Not only Barbara, but all women may be associated with death because of their "messy" childbearing capabilities (Kristeva 1982, 54). Through repeated bereavement Barbara dramatizes that association, mocking the Earl's attempts to create a dynasty that would make his name last. "Blood" loses again, as it did when Barbara chose Edmond over Uplandtowers. As the artist who tries to memorialize Edmond's beauty for all time through his statue fails, so the Earl fails to gain immortality through continuing his family name; Barbara unintentionally revenges herself upon Uplandtowers by producing a living daughter and dead sons.

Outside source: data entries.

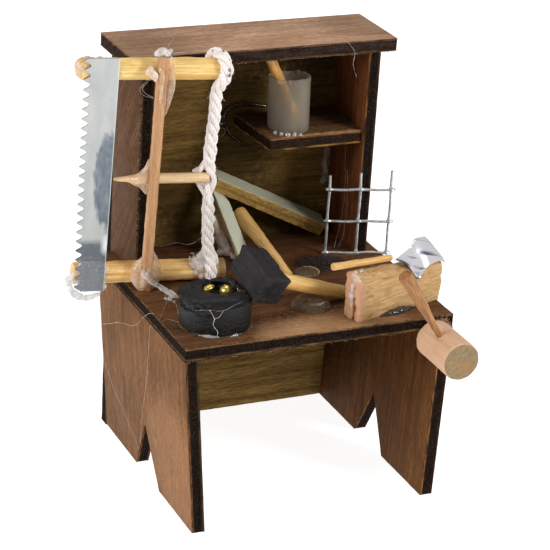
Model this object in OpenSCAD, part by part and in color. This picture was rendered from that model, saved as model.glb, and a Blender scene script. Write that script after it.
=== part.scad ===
// Miniature carpenter's bench with a roofed hutch and hand-made tools fixed on it.
// Millimetres. X runs to the right, Y to the back, Z up. The origin is on the floor, in the
// middle of the back board's foot. Inside bench_frame() X is measured from the left end of the
// bench top, Y from its front edge and Z from the floor.

/* [Boards] */
// Thickness of the plywood boards
ply = 3; // [2.6:0.1:3.4]
// Width of the bench top
bench_w = 63.3; // [62.5:0.1:66]
// Depth of the bench top, from its front edge to the back board
bench_d = 54.4; // [53.5:0.1:57]
// Height of the bench top's upper face above the floor
bench_h = 44.6; // [40:0.1:50]
// How far the left side panel's foot leans in
lean_left = 3.4; // [0:0.1:4]
// How far the right side panel's foot leans in
lean_right = 1.4; // [0:0.1:4]
// Width of the V notch between a side panel's feet
notch_w = 14.3; // [8:0.1:20]
// Height of the V notch
notch_h = 13.4; // [8:0.1:20]

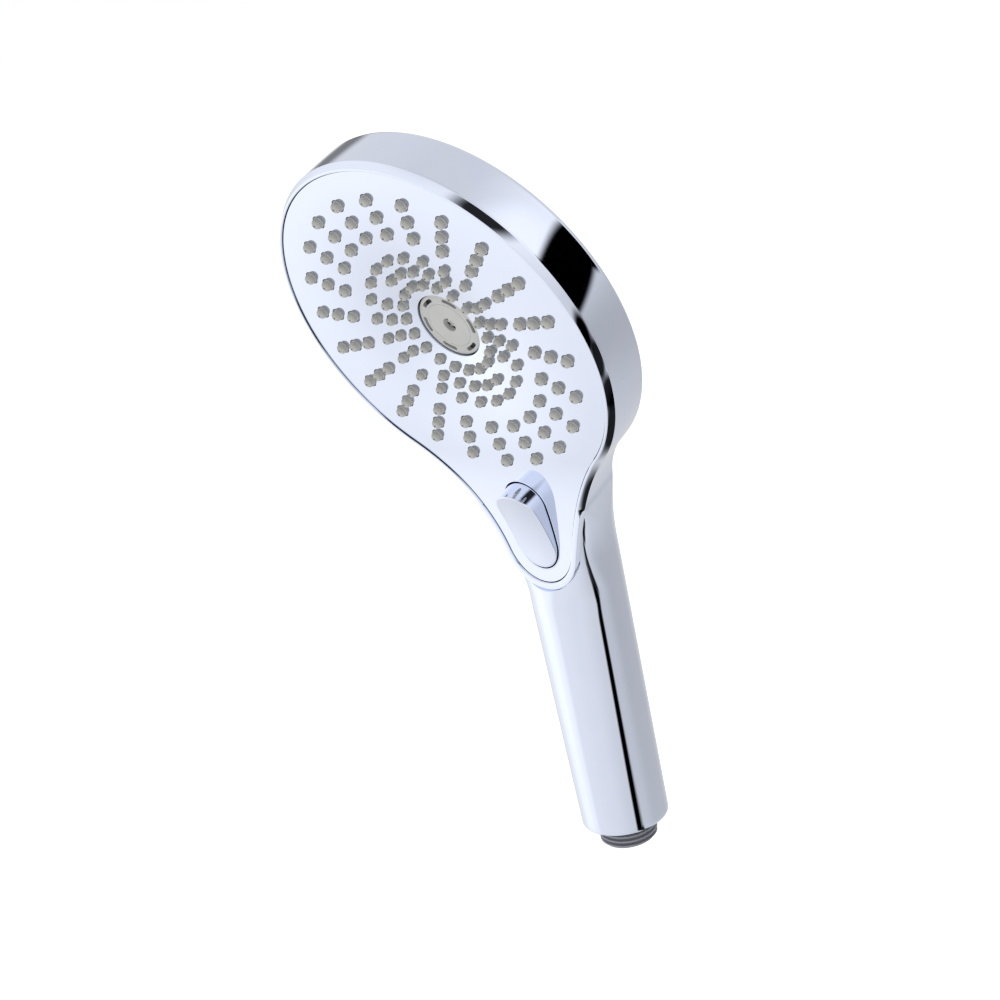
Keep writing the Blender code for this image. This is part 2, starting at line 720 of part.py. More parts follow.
def pin_place():
    """Place (s, w) of the button's pin, which passes in front of the inlet tube."""
    s = BUTTON_TOP + PIN_FROM_TOP
    tube_front = float(handle_axis_w(s)) + TUBE_RADIUS / math.cos(HEAD_TILT)
    return s, tube_front + PIN_OVER_TUBE + PIN_RADIUS


def build_nozzles(silicone, head):
    """Two soft mats behind the plate, each with its nozzles."""
    outer, inner = nozzle_places()
    top = -PLATE_THICKNESS - GAP
    fields = (
        ("nozzle_mat_outer", MAT_SPLIT + GAP, MAT_OUTER_EDGE, outer, OUTER_NOZZLE_RADIUS),
        ("nozzle_mat_inner", MAT_INNER_EDGE, MAT_SPLIT, inner, INNER_NOZZLE_RADIUS),
    )
    for name, first, last, places, radius in fields:
        upper = dished_rows(first, last, 4, top)
        lower = dished_rows(first, last, 4, top - MAT_THICKNESS)
        mat = lathe(name, upper + lower[::-1], silicone, head, segments=32)
        tip = radius * NOZZLE_TAPER
        tool = pegs(
            "tool_" + name, places, radius, tip, top - MAT_THICKNESS / 2.0, NOZZLE_HEIGHT,
            silicone, head,
        )
        boolean(mat, tool, "UNION")


def build_centre(grey, plastic, steel, head):
    """Centre disc with its slots, and the turbine and axle behind it."""
    back = -DISC_FACE - DISC_THICKNESS
    profile = [
        (DISC_HOLE_RADIUS, back),
        (DISC_RADIUS, back),
        (DISC_RADIUS, -DISC_FACE - 0.4 * MM),
        (DISC_RADIUS - 0.4 * MM, -DISC_FACE),
        (DISC_HOLE_RADIUS, -DISC_FACE),
    ]
    disc = lathe("centre_disc", profile, grey, head, segments=30)
    for step in range(DISC_SLOTS):
        middle = 2.0 * math.pi * (step + 0.5) / DISC_SLOTS
        outline = arc_slot(DISC_SLOT_RADIUS, DISC_SLOT_WIDTH, middle, DISC_SLOT_ANGLE)
        tool = prism("tool_disc_slot_%d" % step, outline, -20.0 * MM, 5.0 * MM, grey, head)
        boolean(disc, tool, "DIFFERENCE")
    top = back - GAP
    low = top - TURBINE_HEIGHT
    hub = AXLE_RADIUS + 1.0 * MM
    wheel = lathe(
        "turbine",
        [(AXLE_RADIUS + GAP, low), (hub, low), (hub, top), (AXLE_RADIUS + GAP, top)],
        plastic,
        head,
        segments=16,
    )
    for step in range(TURBINE_BLADES):
        turn = Matrix.Rotation(2.0 * math.pi * step / TURBINE_BLADES, 4, "Z")
        blade = box(
            "tool_blade_%d" % step,
            (hub - 0.4 * MM, -0.5 * MM, low + 0.1 * MM),
            (TURBINE_RADIUS, 0.5 * MM, top - 0.1 * MM),
            plastic,
            head,
            turn,
        )
        boolean(wheel, blade, "UNION")
    cylinder("turbine_axle", AXLE_RADIUS, -BODY_BACK, top + 0.5 * MM, steel, head, segments=16)


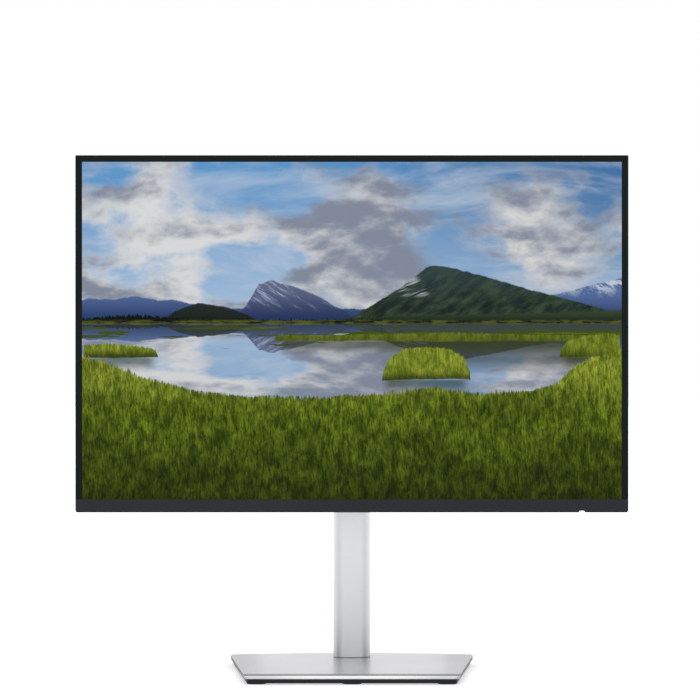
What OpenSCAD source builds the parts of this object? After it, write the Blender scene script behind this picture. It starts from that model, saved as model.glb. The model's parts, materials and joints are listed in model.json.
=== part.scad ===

When Uplandtowers dies, his estate goes to a distant male relative, in another example of gender prejudices stealing from a womanthis time, from Barbara's daughter.
The drama of inheritance by "blood" is played out through the Earl's degenerate sexual pleasures. As well as voyeuristic pleasure, Uplandtowers gains a sadistic sexual pleasure directly from Barbara that is suggested by the number and frequency of her pregnancies. In reflecting upon his sexual satisfaction at Barbara's sufferings, we might consider Kristeva's contention that "The erotization of abjection . . . is an attempt at stopping the hemorrhage: a threshold before death, a halt or a respite?" (Kristeva 1982, 55). Through making Barbara an erotic object of abjection, Uplandtowers can draw thrillingly close to death while denying its threat. Unlike Barbara, whose contorted facial expressions, Gothic screams, fainting spells, and epileptic fits express her fears, Uplandtowers hides his feelings in the style of the stereotypical male aristocrat; we can only speculate that the fear of death motivates his displacement of the abject onto his wife and her dead husband. The Earl's coldness suggests that his fears are in fact so great that they have frozen him. His sexual relationship with Barbara is one of loathing that expresses his fear of sexuality's link with death.